#### Given exercise
Print again only this span: the line with "links = chain_links(chain, plan)", the line with "for node in", and all lines between them, exactly as given.

#### Material
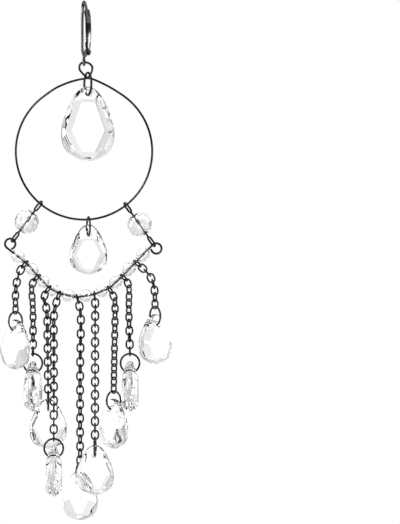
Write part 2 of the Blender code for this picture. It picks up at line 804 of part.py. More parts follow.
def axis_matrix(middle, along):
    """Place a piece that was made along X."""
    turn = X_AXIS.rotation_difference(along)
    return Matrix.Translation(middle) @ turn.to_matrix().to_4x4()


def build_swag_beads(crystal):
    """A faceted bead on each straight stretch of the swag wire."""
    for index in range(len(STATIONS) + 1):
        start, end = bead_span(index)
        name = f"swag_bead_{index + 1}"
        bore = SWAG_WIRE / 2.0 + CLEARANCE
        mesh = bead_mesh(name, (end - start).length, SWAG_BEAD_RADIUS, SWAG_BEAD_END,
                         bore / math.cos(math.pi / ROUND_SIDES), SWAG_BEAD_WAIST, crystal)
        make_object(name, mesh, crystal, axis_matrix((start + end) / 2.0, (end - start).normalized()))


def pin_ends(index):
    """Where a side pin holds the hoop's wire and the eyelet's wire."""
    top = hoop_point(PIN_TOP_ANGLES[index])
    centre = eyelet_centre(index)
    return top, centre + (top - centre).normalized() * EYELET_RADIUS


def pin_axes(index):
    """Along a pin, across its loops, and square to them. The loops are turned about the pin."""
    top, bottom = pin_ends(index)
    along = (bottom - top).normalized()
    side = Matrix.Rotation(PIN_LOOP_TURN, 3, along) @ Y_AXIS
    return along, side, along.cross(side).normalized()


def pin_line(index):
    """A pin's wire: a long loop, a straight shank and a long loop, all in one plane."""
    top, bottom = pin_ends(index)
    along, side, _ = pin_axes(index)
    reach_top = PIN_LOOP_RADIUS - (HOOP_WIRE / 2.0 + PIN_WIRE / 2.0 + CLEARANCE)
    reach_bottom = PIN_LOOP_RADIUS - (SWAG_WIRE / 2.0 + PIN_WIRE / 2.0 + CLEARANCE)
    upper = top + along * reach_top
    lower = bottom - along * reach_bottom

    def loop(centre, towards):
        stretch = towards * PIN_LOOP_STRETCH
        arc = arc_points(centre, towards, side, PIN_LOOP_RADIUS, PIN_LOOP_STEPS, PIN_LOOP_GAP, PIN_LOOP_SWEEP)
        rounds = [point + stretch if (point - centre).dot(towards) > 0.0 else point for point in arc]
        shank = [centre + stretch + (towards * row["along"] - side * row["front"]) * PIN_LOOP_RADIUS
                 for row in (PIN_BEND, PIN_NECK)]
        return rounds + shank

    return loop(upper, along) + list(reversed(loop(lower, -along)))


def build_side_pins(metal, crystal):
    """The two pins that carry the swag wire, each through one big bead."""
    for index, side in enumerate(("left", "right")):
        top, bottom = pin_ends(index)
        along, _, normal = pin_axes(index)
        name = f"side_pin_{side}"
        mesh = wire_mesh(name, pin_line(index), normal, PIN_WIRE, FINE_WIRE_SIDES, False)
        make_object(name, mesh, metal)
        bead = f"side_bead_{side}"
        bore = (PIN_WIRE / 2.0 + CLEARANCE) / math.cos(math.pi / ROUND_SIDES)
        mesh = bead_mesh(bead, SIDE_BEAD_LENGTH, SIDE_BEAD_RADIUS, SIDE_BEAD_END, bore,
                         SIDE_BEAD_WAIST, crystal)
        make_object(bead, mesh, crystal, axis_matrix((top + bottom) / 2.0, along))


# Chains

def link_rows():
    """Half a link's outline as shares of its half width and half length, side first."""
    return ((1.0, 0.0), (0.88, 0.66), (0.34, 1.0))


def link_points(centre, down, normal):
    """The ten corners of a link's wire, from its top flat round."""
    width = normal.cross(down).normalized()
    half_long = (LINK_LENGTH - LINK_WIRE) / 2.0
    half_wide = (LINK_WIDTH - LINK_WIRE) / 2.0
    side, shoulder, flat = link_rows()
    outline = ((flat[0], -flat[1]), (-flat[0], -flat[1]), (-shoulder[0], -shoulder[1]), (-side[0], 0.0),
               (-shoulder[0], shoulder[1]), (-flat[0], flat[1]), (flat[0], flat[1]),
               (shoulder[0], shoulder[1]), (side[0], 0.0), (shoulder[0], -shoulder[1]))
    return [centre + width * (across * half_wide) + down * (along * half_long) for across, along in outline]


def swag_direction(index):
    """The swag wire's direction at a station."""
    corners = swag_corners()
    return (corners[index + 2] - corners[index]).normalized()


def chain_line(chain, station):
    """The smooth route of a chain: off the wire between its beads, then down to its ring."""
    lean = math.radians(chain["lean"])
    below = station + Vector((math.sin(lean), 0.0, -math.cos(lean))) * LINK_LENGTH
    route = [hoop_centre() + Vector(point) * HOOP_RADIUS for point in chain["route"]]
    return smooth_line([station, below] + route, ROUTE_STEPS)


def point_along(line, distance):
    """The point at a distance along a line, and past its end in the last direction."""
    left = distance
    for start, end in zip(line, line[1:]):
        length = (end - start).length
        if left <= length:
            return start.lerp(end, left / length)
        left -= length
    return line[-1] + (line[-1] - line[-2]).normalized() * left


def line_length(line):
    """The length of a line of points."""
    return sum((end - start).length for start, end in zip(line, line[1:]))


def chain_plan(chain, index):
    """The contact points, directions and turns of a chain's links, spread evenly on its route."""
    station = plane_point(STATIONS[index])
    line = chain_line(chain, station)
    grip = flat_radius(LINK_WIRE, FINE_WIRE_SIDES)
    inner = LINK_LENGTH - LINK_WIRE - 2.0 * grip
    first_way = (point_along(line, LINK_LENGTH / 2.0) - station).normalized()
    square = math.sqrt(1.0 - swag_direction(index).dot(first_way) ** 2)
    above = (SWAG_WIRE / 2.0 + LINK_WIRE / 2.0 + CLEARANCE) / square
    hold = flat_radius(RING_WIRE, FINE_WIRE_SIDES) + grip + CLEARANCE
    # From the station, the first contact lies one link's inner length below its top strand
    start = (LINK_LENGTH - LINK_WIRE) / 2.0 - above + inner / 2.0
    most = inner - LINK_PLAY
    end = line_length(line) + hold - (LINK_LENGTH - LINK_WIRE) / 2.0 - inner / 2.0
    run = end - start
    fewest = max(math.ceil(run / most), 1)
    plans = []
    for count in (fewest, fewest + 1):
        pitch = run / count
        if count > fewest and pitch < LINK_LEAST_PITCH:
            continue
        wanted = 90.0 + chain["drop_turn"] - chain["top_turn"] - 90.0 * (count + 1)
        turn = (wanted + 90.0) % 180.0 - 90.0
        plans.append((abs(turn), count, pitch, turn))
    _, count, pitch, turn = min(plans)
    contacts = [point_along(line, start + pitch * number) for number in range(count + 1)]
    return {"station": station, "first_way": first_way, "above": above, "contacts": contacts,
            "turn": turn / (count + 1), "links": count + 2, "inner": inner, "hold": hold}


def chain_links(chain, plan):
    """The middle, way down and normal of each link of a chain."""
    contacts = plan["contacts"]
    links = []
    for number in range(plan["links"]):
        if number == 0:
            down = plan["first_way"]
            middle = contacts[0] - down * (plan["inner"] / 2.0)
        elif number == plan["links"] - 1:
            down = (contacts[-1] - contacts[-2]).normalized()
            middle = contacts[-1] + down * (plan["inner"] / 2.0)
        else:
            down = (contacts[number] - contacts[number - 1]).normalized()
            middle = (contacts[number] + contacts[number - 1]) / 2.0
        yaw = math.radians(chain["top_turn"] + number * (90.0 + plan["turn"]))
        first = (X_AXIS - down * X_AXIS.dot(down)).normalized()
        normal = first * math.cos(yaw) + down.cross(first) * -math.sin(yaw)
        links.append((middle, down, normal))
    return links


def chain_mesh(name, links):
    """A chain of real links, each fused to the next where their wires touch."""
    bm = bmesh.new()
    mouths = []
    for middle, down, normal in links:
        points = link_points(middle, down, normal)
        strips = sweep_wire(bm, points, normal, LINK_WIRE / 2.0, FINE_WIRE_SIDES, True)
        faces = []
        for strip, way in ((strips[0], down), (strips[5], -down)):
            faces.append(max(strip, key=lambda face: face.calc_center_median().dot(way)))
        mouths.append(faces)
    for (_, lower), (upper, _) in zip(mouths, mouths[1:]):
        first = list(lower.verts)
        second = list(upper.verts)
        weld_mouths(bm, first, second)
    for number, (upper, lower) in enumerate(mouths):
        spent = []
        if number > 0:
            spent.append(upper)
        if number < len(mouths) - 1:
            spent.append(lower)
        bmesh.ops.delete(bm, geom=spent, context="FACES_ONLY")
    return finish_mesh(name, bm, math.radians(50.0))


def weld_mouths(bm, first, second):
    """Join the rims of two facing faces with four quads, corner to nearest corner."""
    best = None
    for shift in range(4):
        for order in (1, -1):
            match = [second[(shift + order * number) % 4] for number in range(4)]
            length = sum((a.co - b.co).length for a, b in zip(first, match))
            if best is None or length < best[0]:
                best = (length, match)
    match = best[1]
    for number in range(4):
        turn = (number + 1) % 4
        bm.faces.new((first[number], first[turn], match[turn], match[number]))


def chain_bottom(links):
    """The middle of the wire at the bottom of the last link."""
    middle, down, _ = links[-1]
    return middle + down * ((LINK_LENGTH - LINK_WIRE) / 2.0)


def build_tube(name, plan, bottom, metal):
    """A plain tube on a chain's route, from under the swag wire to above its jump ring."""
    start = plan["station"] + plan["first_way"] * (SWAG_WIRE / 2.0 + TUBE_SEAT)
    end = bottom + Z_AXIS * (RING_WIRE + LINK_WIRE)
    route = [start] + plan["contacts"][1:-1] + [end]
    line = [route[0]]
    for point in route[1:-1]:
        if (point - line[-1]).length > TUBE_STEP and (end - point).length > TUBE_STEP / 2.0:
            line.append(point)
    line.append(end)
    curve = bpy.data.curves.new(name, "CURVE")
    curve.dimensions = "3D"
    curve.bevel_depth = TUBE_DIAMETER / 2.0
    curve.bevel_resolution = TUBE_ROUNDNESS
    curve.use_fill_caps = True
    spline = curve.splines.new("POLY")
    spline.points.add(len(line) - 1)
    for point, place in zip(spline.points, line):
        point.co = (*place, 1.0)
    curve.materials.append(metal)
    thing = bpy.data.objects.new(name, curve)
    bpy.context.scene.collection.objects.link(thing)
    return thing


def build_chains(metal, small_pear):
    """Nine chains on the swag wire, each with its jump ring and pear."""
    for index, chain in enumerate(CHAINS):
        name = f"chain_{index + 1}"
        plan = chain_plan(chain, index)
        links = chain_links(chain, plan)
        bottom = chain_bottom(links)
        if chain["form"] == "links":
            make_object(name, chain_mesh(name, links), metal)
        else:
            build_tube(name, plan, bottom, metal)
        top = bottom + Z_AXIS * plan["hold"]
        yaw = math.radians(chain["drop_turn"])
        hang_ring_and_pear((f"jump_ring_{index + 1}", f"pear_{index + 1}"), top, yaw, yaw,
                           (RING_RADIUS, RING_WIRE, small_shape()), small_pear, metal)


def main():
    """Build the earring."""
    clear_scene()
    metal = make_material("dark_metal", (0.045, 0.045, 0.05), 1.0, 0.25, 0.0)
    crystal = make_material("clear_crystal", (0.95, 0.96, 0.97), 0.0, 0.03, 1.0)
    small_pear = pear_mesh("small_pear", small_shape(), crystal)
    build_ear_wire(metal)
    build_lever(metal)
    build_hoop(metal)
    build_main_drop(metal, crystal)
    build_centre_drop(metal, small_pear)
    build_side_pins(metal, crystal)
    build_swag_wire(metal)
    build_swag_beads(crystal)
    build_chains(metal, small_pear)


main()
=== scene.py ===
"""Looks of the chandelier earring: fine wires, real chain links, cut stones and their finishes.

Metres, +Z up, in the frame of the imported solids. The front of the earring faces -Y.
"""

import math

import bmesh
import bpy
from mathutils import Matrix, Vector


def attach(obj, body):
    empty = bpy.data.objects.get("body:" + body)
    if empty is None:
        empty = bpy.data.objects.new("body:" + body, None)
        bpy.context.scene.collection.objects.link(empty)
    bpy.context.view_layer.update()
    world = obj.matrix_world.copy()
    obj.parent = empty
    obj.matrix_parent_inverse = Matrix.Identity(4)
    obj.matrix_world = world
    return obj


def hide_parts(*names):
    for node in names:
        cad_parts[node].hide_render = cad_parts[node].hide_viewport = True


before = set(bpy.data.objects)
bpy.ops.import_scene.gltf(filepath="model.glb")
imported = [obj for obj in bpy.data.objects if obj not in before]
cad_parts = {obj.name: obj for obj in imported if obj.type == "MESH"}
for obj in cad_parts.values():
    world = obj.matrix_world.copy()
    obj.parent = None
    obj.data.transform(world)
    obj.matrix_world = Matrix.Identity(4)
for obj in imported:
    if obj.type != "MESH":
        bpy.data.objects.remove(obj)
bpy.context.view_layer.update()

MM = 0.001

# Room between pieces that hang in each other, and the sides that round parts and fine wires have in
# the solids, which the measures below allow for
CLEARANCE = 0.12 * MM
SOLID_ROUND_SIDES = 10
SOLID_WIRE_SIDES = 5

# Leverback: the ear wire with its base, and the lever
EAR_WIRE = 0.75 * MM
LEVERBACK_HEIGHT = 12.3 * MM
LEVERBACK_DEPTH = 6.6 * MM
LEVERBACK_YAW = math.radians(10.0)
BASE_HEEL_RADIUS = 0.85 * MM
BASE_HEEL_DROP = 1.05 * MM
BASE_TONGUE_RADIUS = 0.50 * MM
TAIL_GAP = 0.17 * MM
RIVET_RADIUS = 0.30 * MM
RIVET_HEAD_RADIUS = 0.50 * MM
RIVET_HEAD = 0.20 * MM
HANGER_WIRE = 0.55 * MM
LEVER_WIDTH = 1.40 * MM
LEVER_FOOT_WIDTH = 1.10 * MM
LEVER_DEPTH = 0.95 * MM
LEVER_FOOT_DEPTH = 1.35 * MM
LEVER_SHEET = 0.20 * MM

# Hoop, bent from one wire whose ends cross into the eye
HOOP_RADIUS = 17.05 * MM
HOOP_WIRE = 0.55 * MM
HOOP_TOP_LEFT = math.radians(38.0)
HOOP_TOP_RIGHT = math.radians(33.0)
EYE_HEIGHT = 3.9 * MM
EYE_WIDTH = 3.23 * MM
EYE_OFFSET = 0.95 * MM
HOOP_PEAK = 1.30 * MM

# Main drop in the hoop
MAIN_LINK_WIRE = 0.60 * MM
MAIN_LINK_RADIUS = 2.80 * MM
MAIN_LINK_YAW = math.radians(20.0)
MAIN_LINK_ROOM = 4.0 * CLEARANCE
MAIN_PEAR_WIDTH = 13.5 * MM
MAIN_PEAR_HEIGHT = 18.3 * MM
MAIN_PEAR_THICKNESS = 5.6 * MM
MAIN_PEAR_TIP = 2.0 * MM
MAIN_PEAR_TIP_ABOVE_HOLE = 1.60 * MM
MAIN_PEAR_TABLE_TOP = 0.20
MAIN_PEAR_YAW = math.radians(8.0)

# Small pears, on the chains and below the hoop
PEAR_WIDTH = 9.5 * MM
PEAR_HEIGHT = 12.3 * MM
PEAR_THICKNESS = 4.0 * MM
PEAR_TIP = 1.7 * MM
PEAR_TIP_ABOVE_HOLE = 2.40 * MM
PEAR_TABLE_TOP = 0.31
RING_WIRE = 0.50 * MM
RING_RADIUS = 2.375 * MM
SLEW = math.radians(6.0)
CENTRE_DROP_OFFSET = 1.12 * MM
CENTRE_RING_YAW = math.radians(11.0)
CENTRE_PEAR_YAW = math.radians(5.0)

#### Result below
        links = chain_links(chain, plan)
        bottom = chain_bottom(links)
        if chain["form"] == "links":
            make_object(name, chain_mesh(name, links), metal)
        else:
            build_tube(name, plan, bottom, metal)
        top = bottom + Z_AXIS * plan["hold"]
        yaw = math.radians(chain["drop_turn"])
        hang_ring_and_pear((f"jump_ring_{index + 1}", f"pear_{index + 1}"), top, yaw, yaw,
                           (RING_RADIUS, RING_WIRE, small_shape()), small_pear, metal)


def main():
    """Build the earring."""
    clear_scene()
    metal = make_material("dark_metal", (0.045, 0.045, 0.05), 1.0, 0.25, 0.0)
    crystal = make_material("clear_crystal", (0.95, 0.96, 0.97), 0.0, 0.03, 1.0)
    small_pear = pear_mesh("small_pear", small_shape(), crystal)
    build_ear_wire(metal)
    build_lever(metal)
    build_hoop(metal)
    build_main_drop(metal, crystal)
    build_centre_drop(metal, small_pear)
    build_side_pins(metal, crystal)
    build_swag_wire(metal)
    build_swag_beads(crystal)
    build_chains(metal, small_pear)


main()
=== scene.py ===
"""Looks of the chandelier earring: fine wires, real chain links, cut stones and their finishes.

Metres, +Z up, in the frame of the imported solids. The front of the earring faces -Y.
"""

import math

import bmesh
import bpy
from mathutils import Matrix, Vector


def attach(obj, body):
    empty = bpy.data.objects.get("body:" + body)
    if empty is None:
        empty = bpy.data.objects.new("body:" + body, None)
        bpy.context.scene.collection.objects.link(empty)
    bpy.context.view_layer.update()
    world = obj.matrix_world.copy()
    obj.parent = empty
    obj.matrix_parent_inverse = Matrix.Identity(4)
    obj.matrix_world = world
    return obj


def hide_parts(*names):
    for node in names:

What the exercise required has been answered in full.